Meski begitu, LPSK sudah lebih dulu bergerak proaktif untuk menghubungi MS. Hanya saja, karena ada sejumlah kendala maka MS belum bisa datang ke LPSK.

"Yang bersangkutan (MS) rupanya sedang harus di BAP karena sedang melaporkan kembali kasusnya ke kepolisian. Terakhir, yang bersangkutan juga sedang terganggu kesehatannya sehingga belum bisa hadir di LPSK," kata Hasto.

"Sampai sekarang memang yang bersangkutan belum mengajukan permohonan dan belum resmi jadi terlindung LPSK. Karena perlindungan yang diberikan oleh LPSK itu sifatnya voluntury, kita tidak bisa memaksakan," imbuhnya.

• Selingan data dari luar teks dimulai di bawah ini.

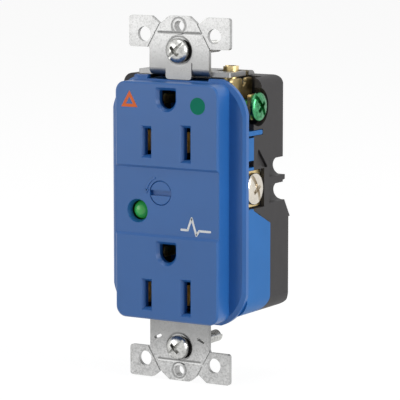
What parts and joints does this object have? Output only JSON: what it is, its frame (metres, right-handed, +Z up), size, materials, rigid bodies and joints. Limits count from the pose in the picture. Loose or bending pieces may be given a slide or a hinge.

Hasto berharap, aparat kepolisian yang menangani kasus perundungan dan pelecehan seksual di kantor KPI Pusat memiliki perspektif korban. Sehingga tidak memproses laporan para terduga pelaku terlebih dahulu dibanding laporan dari korban.

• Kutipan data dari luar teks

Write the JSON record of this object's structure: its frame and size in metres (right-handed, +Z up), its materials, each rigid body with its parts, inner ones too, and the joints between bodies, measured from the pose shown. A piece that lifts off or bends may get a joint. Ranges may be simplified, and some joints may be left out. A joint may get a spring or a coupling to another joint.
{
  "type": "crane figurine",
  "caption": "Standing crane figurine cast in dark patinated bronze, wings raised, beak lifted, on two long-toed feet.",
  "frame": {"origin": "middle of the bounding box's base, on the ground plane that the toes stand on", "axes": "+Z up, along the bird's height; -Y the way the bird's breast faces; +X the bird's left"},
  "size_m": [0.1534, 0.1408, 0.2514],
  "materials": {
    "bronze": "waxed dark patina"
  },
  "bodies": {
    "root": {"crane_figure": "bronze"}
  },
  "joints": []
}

"Ya sandaran kami hanya pada aparat penegak hukum saja. Mudah-mudahaan aparat hukumnya mempunyai perspektif korban yang baik, sehingga mengutamakan pada kasus yang utamanya sebelum kasus UU ITE ini diproses," kata Hasto.

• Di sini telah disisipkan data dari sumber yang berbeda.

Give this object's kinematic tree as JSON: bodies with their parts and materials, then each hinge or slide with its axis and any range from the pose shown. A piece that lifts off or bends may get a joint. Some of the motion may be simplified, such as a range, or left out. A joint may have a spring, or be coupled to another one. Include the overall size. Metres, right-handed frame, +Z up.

Sebelumnya, MS bakal menghadapi tuntutan hukum balik dari terlapor kasus tersebut. Yang lebih mencengangkan lagi adalah argumen yang dibangun oleh para kuasa hukum terlapor menyebutkan tindakan yang dilakukan kliennya seperti perbudakan adalah hal yang biasa dan dianggap bercanda atau ceng-cengan belaka.

Kabar laporan balik kepada MS diungkapkan oleh Tegar Putuhena selaku kuasa hukum dua terlapor saat mendatangi Mapolrestro Jakarta Pusat. Tegar Putuhena menilai MS tak punya bukti kuat.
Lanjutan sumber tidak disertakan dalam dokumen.